Provided material:
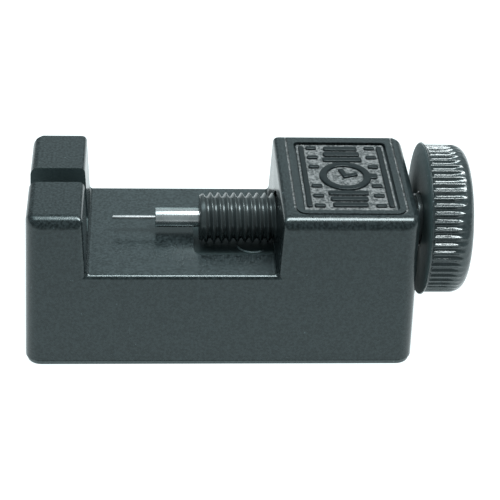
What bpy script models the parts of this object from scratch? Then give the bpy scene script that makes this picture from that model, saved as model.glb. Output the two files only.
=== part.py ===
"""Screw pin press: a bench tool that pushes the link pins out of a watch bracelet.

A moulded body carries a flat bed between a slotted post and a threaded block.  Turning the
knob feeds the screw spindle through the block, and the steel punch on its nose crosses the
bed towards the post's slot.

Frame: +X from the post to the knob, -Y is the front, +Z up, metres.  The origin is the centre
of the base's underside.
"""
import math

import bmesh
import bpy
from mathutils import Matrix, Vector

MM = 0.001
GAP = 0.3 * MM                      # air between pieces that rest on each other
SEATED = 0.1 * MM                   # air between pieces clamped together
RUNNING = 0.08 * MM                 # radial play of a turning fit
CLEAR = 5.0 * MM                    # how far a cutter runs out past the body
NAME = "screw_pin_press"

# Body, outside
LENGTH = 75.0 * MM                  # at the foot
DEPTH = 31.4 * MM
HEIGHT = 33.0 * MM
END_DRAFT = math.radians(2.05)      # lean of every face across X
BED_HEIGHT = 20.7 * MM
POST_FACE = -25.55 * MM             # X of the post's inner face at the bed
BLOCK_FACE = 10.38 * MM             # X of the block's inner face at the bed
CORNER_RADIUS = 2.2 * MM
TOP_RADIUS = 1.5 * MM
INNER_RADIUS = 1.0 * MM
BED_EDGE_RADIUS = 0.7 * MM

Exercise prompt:
Write out every line exactly as it stands.

Task solution:
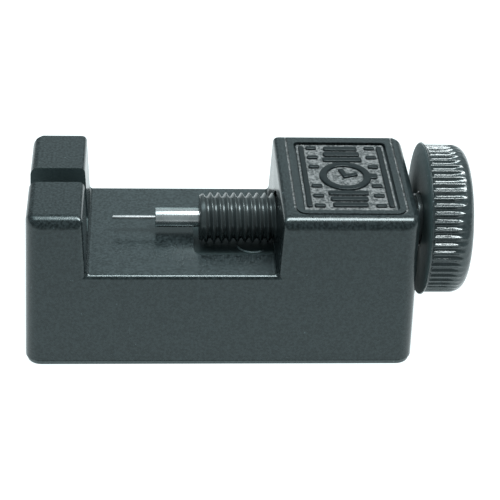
What bpy script models the parts of this object from scratch? Then give the bpy scene script that makes this picture from that model, saved as model.glb. Output the two files only.
=== part.py ===
"""Screw pin press: a bench tool that pushes the link pins out of a watch bracelet.

A moulded body carries a flat bed between a slotted post and a threaded block.  Turning the
knob feeds the screw spindle through the block, and the steel punch on its nose crosses the
bed towards the post's slot.

Frame: +X from the post to the knob, -Y is the front, +Z up, metres.  The origin is the centre
of the base's underside.
"""
import math

import bmesh
import bpy
from mathutils import Matrix, Vector

MM = 0.001
GAP = 0.3 * MM                      # air between pieces that rest on each other
SEATED = 0.1 * MM                   # air between pieces clamped together
RUNNING = 0.08 * MM                 # radial play of a turning fit
CLEAR = 5.0 * MM                    # how far a cutter runs out past the body
NAME = "screw_pin_press"

# Body, outside
LENGTH = 75.0 * MM                  # at the foot
DEPTH = 31.4 * MM
HEIGHT = 33.0 * MM
END_DRAFT = math.radians(2.05)      # lean of every face across X
BED_HEIGHT = 20.7 * MM
POST_FACE = -25.55 * MM             # X of the post's inner face at the bed
BLOCK_FACE = 10.38 * MM             # X of the block's inner face at the bed
CORNER_RADIUS = 2.2 * MM
TOP_RADIUS = 1.5 * MM
INNER_RADIUS = 1.0 * MM
BED_EDGE_RADIUS = 0.7 * MM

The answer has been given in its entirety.